Purpose: To evaluate the prevalence and factors associated with posterior pole and peripheral retinal lesions in Chinese subjects with high myopia.
Methods: Three hundred and thirty-seven asymptomatic adults with high myopia of refractive error <or=-6 D were examined in a cross-sectional community-based study. All subjects underwent cycloplegic refraction, ultrasound biometry and dilated fundal examination. Statistical analysis was performed to assess factors associated with the presence of posterior pole and peripheral retinal lesions.
Results: The mean age of the 337 subjects was 36.0 years and the mean spherical equivalent refractive error was -10.2 D. Thirty-eight eyes (11.3%, 95% CI=8.1-15.2%) were found to have one or more posterior pole lesions and subjects with posterior pole lesion had significantly older age, longer axial length and higher degree of myopia (all P<0.001) compared with subjects without posterior pole lesion.

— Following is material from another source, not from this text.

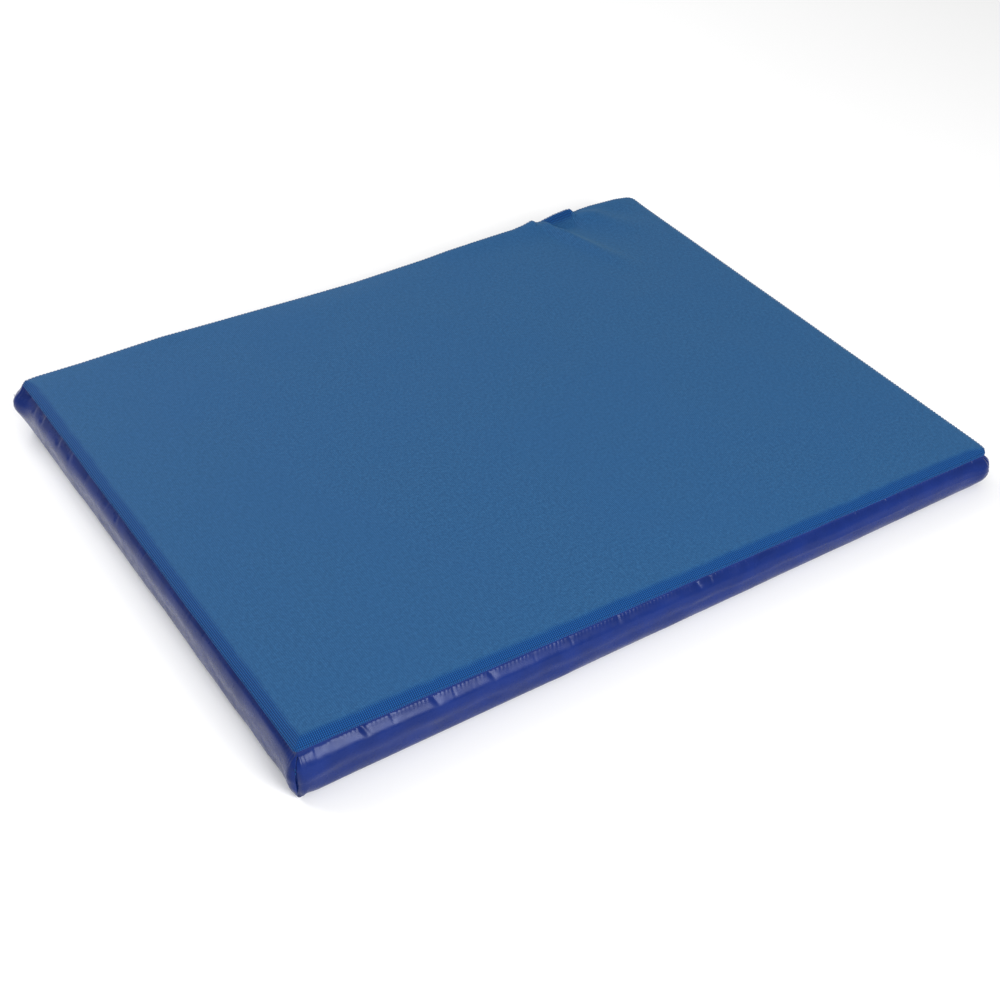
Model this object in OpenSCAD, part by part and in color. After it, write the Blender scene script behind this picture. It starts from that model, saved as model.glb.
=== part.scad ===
// Low incline wedge mat: a sewn cover over one foam wedge, closed by a zip in the rear side.
// Frame: X along the incline (thick end at -X), Y towards the rear, Z up, floor at Z = 0.

/* [Mat] */
// Overall length, along the incline
mat_l = 1200; // [900:10:1500]
// Overall width, from the front side to the outside of the zip pull
mat_w = 936; // [700:2:1200]
// Height of the thick end
thick_end = 96; // [80:1:160]
// Height of the thin end
thin_end = 68; // [60:1:80]
// Radius of the four upright corners
corner_r = 14; // [8:1:30]

/* [Cover] */
// Thickness of the cover sheets
sheet_t = 1.2; // [0.8:0.1:2]
// Depth of the anti-slip face that turns down over the foam's edge
face_turn = 8; // [4:1:16]
// Depth of the base sheet that turns up over the foam's edge
base_turn = 4; // [3:1:10]
// Width of a thread line in a seam
seam_w = 1; // [0.8:0.1:2]

/* [Zip] */
// Height of the zip's centre line above the floor
zip_z = 30; // [24:1:32]
// Distance from the end of the mat to the end of the zip
zip_margin = 70; // [50:5:150]
// Height of the window between the two rear strips
window_h = 11; // [10.4:0.1:12]
// Width of each tape
tape_w = 16; // [12:1:18]
// Thickness of each tape
tape_t = 0.6; // [0.4:0.1:1]
// Width of each row of teeth
row_w = 2.8; // [2.4:0.1:3]
// Thickness of each row of teeth
row_t = 2.2; // [1.8:0.1:2.6]
// Gap between the two rows, where the slider's post runs
row_gap = 1.6; // [1.4:0.1:1.8]

/* [Slider] */
// Length of the slider along the zip
slider_l = 22; // [18:1:28]
// Thickness of the slider's plates
plate_t = 1.4; // [1:0.1:1.8]
// Length of the pull tab, from its hinge to its tip
pull_l = 32; // [20:1:40]
// Width of the pull tab
pull_w = 8; // [7:0.5:9]
// Thickness of the pull tab
pull_t = 1.4; // [1:0.1:1.8]
// Radius of the hinge wire
wire_r = 0.9; // [0.7:0.1:1.1]

/* [Hidden] */
$fn = 48;

pvc_blue = [0.20, 0.24, 0.55];
face_blue = [0.21, 0.38, 0.56];
thread_blue = [0.16, 0.30, 0.55];
zip_blue = [0.12, 0.16, 0.38];
metal = [0.72, 0.73, 0.75];
foam_white = [0.90, 0.88, 0.82];

gap = 0.3;
far = 2 * mat_l;
stitch_t = 0.4;
stitch_off = 3;
tape_tail = 12;
stop_l = 3;
stop_extra = 0.4;
lug_t = 1;
post_t = row_gap - 2 * gap;
post_l = 4;
wire_clear = 0.06;
eye_r = wire_r + 0.7;

// Heights of the zip's layers outside the cover's rear face, and how far the slider stands out
row_out = row_t - sheet_t;
plate_out = row_out + gap;
bail_out = plate_out + plate_t;
hinge_out = bail_out + gap + eye_r;
zip_proud = hinge_out + eye_r;

// Places of the cover's faces and of the zip
rear_y = mat_w / 2 - zip_proud;
front_y = -mat_w / 2;
mid_y = (rear_y + front_y) / 2;
cover_w = rear_y - front_y;
corner_x = mat_l / 2 - corner_r;
corner_y = cover_w / 2 - corner_r;
zip_half = mat_l / 2 - zip_margin;
row_half = zip_half - 4;
band_low = base_turn + seam_w;
band_drop = face_turn + seam_w;
tape_y = rear_y - sheet_t - tape_t;
inner_plate_y = tape_y - gap - plate_t;
foam_rear_y = inner_plate_y - gap;
slider_x = row_half - gap - slider_l / 2;
slider_half_w = row_gap / 2 + row_w + gap + lug_t;
hinge_x = slider_x - 2;
lug_z = pull_w / 2 - 2 + gap;

// Height of the sloping face at x
function top_z(x) = (thick_end + thin_end) / 2 - (thick_end - thin_end) * x / mat_l;

// Side profile between two lines, each a height or a drop below the sloping face, across the whole width
module across(low_left, low_right, high_left, high_right) {
    rotate([90, 0, 0])
        linear_extrude(height = 2 * mat_w, center = true)
            polygon([[-far, low_left], [far, low_right], [far, high_right], [-far, high_left]]);
}

// Everything between the height low and a plane that lies drop below the sloping face
module level_to_slope(low, drop) {
    across(low, low, top_z(-far) - drop, top_z(far) - drop);
}

// Everything between two planes that lie deep and shallow below the sloping face
module slope_to_slope(deep, shallow) {
    across(top_z(-far) - deep, top_z(far) - deep, top_z(-far) - shallow, top_z(far) - shallow);
}

// Outline of the mat in plan, moved in by inset
module plan(inset) {
    translate([0, mid_y]) {
        square([mat_l - 2 * inset, 2 * corner_y], center = true);
        square([2 * corner_x, cover_w - 2 * inset], center = true);
        for (sx = [-1, 1])
            for (sy = [-1, 1])
                translate([sx * corner_x, sy * corner_y])
                    circle(r = corner_r - inset);
    }
}

// Upright column over the plan
module column(inset) {
    translate([0, 0, -thick_end])
        linear_extrude(height = 4 * thick_end)
            plan(inset);
}

// The cover's side wall inside the child's slice
module wall() {
    difference() {
        intersection() {
            column(0);
            children();
        }
        column(sheet_t);
    }
}

// Box given by its low and high corners
module block(low, high) {
    translate(low)
        cube(high - low);
}

// Thin upright slices where the side bands meet, one in each corner
module corner_slices() {
    for (sx = [-1, 1])
        for (sy = [-1, 1])
            translate([sx * corner_x, mid_y + sy * corner_y, 0])
                rotate([0, 0, atan2(sy, sx)])
                    translate([0, -seam_w / 2, 0])
                        cube([2 * corner_r, seam_w, 2 * thick_end]);
}

// The part of the plan that belongs to the long side at sy = -1 (front) or 1 (rear)
module long_side(sy) {
    reach = 2 * corner_r;
    translate([0, mid_y, 0])
        linear_extrude(height = 2 * thick_end)
            polygon([
                [-corner_x, sy * corner_y], [corner_x, sy * corner_y],
                [corner_x + reach, sy * (corner_y + reach)], [-corner_x - reach, sy * (corner_y + reach)]
            ]);
}

// The part of the plan that belongs to the short side at sx = -1 (left) or 1 (right)
module short_side(sx) {
    reach = 2 * corner_r;
    translate([0, mid_y, 0])
        linear_extrude(height = 2 * thick_end)
            polygon([
                [sx * corner_x, -corner_y], [sx * corner_x, corner_y],
                [sx * (corner_x + reach), corner_y + reach], [sx * (corner_x + reach), -corner_y - reach]
            ]);
}

// The side wall between the base seam and the face seam, less the corner seams, inside the child
module band() {
    color(pvc_blue)
        difference() {
            intersection() {
                wall()
                    level_to_slope(band_low, band_drop);
                children();
            }
            corner_slices();
        }
}

module foam_core() {
    color(foam_white)
        intersection() {
            column(sheet_t);
            level_to_slope(sheet_t, sheet_t);
            block([-far, front_y, 0], [far, foam_rear_y, 2 * thick_end]);
        }
}

module anti_slip_face() {
    color(face_blue)
        difference() {
            intersection() {
                column(0);
                slope_to_slope(face_turn, 0);
            }
            intersection() {
                column(sheet_t);
                slope_to_slope(2 * face_turn, sheet_t);
            }
        }
}

module base_sheet() {
    color(pvc_blue)
        difference() {
            intersection() {
                column(0);
                across(0, 0, base_turn, base_turn);
            }
            intersection() {
                column(sheet_t);
                across(sheet_t, sheet_t, 2 * base_turn, 2 * base_turn);
            }
        }
}

module front_band() {
    band()
        long_side(-1);
}

module left_band() {
    band()
        short_side(-1);
}

module right_band() {
    band()
        short_side(1);
}

// Rear strips run between the two end pieces, above and below the zip window
module rear_strip_upper() {
    band()
        block([-zip_half, 0, zip_z + window_h / 2], [zip_half, mat_w, 2 * thick_end]);
}

module rear_strip_lower() {
    band()
        block([-zip_half, 0, 0], [zip_half, mat_w, zip_z - window_h / 2]);
}

// End pieces close the rear side from the end of the zip round to the corner seam
module rear_end_left() {
    band()
        intersection() {
            long_side(1);
            block([-far, 0, 0], [-zip_half, mat_w, 2 * thick_end]);
        }
}

module rear_end_right() {
    band()
        intersection() {
            long_side(1);
            block([zip_half, 0, 0], [far, mat_w, 2 * thick_end]);
        }
}

module face_seam_thread() {
    color(thread_blue)
        wall()
            slope_to_slope(band_drop, face_turn);
}

module base_seam_thread() {
    color(thread_blue)
        wall()
            across(base_turn, base_turn, band_low, band_low);
}

module corner_seam_threads() {
    color(thread_blue)
        intersection() {
            wall()
                level_to_slope(band_low, band_drop);
            corner_slices();
        }
}

// Thread rows on the strips and across the end pieces, which hold the tapes
module zip_stitching() {
    row_z = window_h / 2 + stitch_off;
    row_end = zip_half - 1;
    tail_x = zip_half + stitch_off;
    color(thread_blue) {
        for (s = [-1, 1])
            translate([0, rear_y + stitch_t / 2, zip_z + s * row_z])
                cube([2 * row_end, stitch_t, seam_w], center = true);
        for (s = [-1, 1])
            translate([s * tail_x, rear_y + stitch_t / 2, zip_z])
                cube([seam_w, stitch_t, 2 * row_z], center = true);
    }
}

// One tape, above (s = 1) or below (s = -1) the centre line
module tape(s) {
    color(zip_blue)
        translate([0, tape_y + tape_t / 2, zip_z + s * (row_gap + tape_w) / 2])
            cube([2 * (zip_half + tape_tail), tape_t, tape_w], center = true);
}

// One row of teeth, above or below the centre line
module tooth_row(s) {
    color(zip_blue)
        translate([0, rear_y - sheet_t + row_t / 2, zip_z + s * (row_gap + row_w) / 2])
            cube([2 * row_half, row_t, row_w], center = true);
}

// Metal staple round both rows at the end of the zip
module stop_at(s) {
    stop_h = 2 * row_w + row_gap;
    color(metal)
        translate([s * (row_half + stop_l / 2), rear_y - sheet_t + (row_t + stop_extra) / 2, zip_z])
            cube([stop_l, row_t + stop_extra, stop_h], center = true);
}

module zip_tape_upper() {
    tape(1);
}

module zip_tape_lower() {
    tape(-1);
}

module zip_row_upper() {
    tooth_row(1);
}

module zip_row_lower() {
    tooth_row(-1);
}

module zip_stop_closed() {
    stop_at(1);
}

module zip_stop_open() {
    stop_at(-1);
}

// Slider plate in the plane of the zip: square shoulders in front, narrower behind, corners cut
module slider_plate(low_y, high_y) {
    half_l = slider_l / 2;
    cut = 1.6;
    tail_w = slider_half_w - 0.8;
    translate([slider_x, high_y, zip_z])
        rotate([90, 0, 0])
            linear_extrude(height = high_y - low_y)
                polygon([
                    [half_l, slider_half_w - cut], [half_l - cut, slider_half_w], [0, slider_half_w],
                    [cut - half_l, tail_w], [-half_l, tail_w - cut], [-half_l, cut - tail_w],
                    [cut - half_l, -tail_w], [0, -slider_half_w], [half_l - cut, -slider_half_w],
                    [half_l, cut - slider_half_w]
                ]);
}

// Lip along one side of the outer plate, which keeps a row of teeth in the slider
module slider_lip(s) {
    lip_low = rear_y - sheet_t + gap;
    lip_l = slider_l / 2 - 2;
    lip_z = slider_half_w - lug_t / 2;
    translate([slider_x + lip_l / 2, (lip_low + rear_y + plate_out) / 2, zip_z + s * lip_z])
        cube([lip_l, rear_y + plate_out - lip_low, lug_t], center = true);
}

module slider_body() {
    post_x = slider_x + slider_l / 2 - post_l;
    color(metal) {
        slider_plate(rear_y + plate_out, rear_y + bail_out);
        slider_plate(inner_plate_y, inner_plate_y + plate_t);
        block([post_x, inner_plate_y, zip_z - post_t / 2],
            [post_x + post_l, rear_y + bail_out, zip_z + post_t / 2]);
        for (s = [-1, 1])
            slider_lip(s);
    }
}

// Two ears and the wire between them that the pull tab turns on
module slider_bail() {
    hinge_y = rear_y + hinge_out;
    color(metal) {
        for (s = [-1, 1])
            translate([hinge_x, hinge_y, zip_z + s * (lug_z + lug_t / 2)]) {
                cylinder(r = eye_r, h = lug_t, center = true);
                translate([0, (bail_out - hinge_out) / 2, 0])
                    cube([2 * eye_r, hinge_out - bail_out, lug_t], center = true);
            }
        translate([hinge_x, hinge_y, zip_z])
            cylinder(r = wire_r, h = 2 * lug_z + lug_t, center = true);
    }
}

// Pull tab: an eye on the wire, a neck, and a round-ended tab with a hole
module pull_tab() {
    hinge_y = rear_y + hinge_out;
    eye_w = 2 * (lug_z - gap);
    neck_l = 5;
    tip_r = pull_w / 2;
    tab_l = pull_l - tip_r;
    color(metal)
        difference() {
            union() {
                translate([hinge_x, hinge_y, zip_z])
                    cylinder(r = eye_r, h = eye_w, center = true);
                translate([hinge_x - neck_l / 2, hinge_y, zip_z])
                    cube([neck_l, pull_t, eye_w], center = true);
                translate([hinge_x - (neck_l + tab_l) / 2, hinge_y, zip_z])
                    cube([tab_l - neck_l, pull_t, pull_w], center = true);
                translate([hinge_x - tab_l, hinge_y, zip_z])
                    rotate([90, 0, 0])
                        cylinder(r = tip_r, h = pull_t, center = true);
            }
            translate([hinge_x, hinge_y, zip_z])
                cylinder(r = wire_r + wire_clear, h = pull_w, center = true);
            translate([hinge_x - tab_l, hinge_y, zip_z])
                rotate([90, 0, 0])
                    cylinder(r = tip_r / 2, h = 2 * pull_t, center = true);
        }
}

foam_core();
anti_slip_face();
base_sheet();
front_band();
left_band();
right_band();
rear_strip_upper();
rear_strip_lower();
rear_end_left();
rear_end_right();
face_seam_thread();
base_seam_thread();
corner_seam_threads();
zip_stitching();
zip_tape_upper();
zip_tape_lower();
zip_row_upper();
zip_row_lower();
zip_stop_closed();
zip_stop_open();
slider_body();
slider_bail();
pull_tab();
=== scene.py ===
"""The looks of a low incline wedge mat: a sewn cover over a foam wedge, with a zip in its rear side.

Everything is in metres in the frame's own axes: X along the incline with the thick end at -X, Y towards
the rear side with the zip, Z up, and the floor at Z = 0. The front side faces -Y.
"""

import math

import bmesh
import bpy
import numpy as np
from mathutils import Matrix, Vector
from mathutils.noise import noise


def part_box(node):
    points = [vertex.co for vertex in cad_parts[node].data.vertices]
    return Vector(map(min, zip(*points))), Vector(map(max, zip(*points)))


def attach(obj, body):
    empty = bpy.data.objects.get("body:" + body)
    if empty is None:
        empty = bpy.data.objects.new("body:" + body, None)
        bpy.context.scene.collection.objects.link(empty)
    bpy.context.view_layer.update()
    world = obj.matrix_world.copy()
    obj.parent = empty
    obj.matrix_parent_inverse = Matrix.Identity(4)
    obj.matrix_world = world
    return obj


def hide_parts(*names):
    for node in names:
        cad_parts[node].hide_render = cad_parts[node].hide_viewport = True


MM = 0.001

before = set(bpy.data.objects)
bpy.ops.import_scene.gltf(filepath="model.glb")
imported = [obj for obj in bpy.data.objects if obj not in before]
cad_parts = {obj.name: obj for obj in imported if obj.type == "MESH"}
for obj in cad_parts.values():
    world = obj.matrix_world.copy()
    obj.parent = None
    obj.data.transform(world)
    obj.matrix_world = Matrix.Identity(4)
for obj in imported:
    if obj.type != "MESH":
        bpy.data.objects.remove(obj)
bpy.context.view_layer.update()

# ---- sizes from the frame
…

After controlling for axial length, both the severity of refractive error and older age were significantly associated with the presence of posterior pole lesion (both P<0.001). For peripheral retinal lesions, 189 eyes (56.1%, 95% CI=50.6-61.5%) were found to have one or more peripheral retinal lesions. The presence of peripheral retinal lesion was associated with younger age and higher degree of refractive error (P=0.046 and 0.002, respectively).
Conclusion: Posterior pole and peripheral retinal degenerative lesions were found in a considerable proportion of subjects with high myopia. As some of these retinal lesions might predispose to visual impairment, highly myopic individuals should be educated on the symptoms of various eye conditions and seek care immediately if symptoms arise.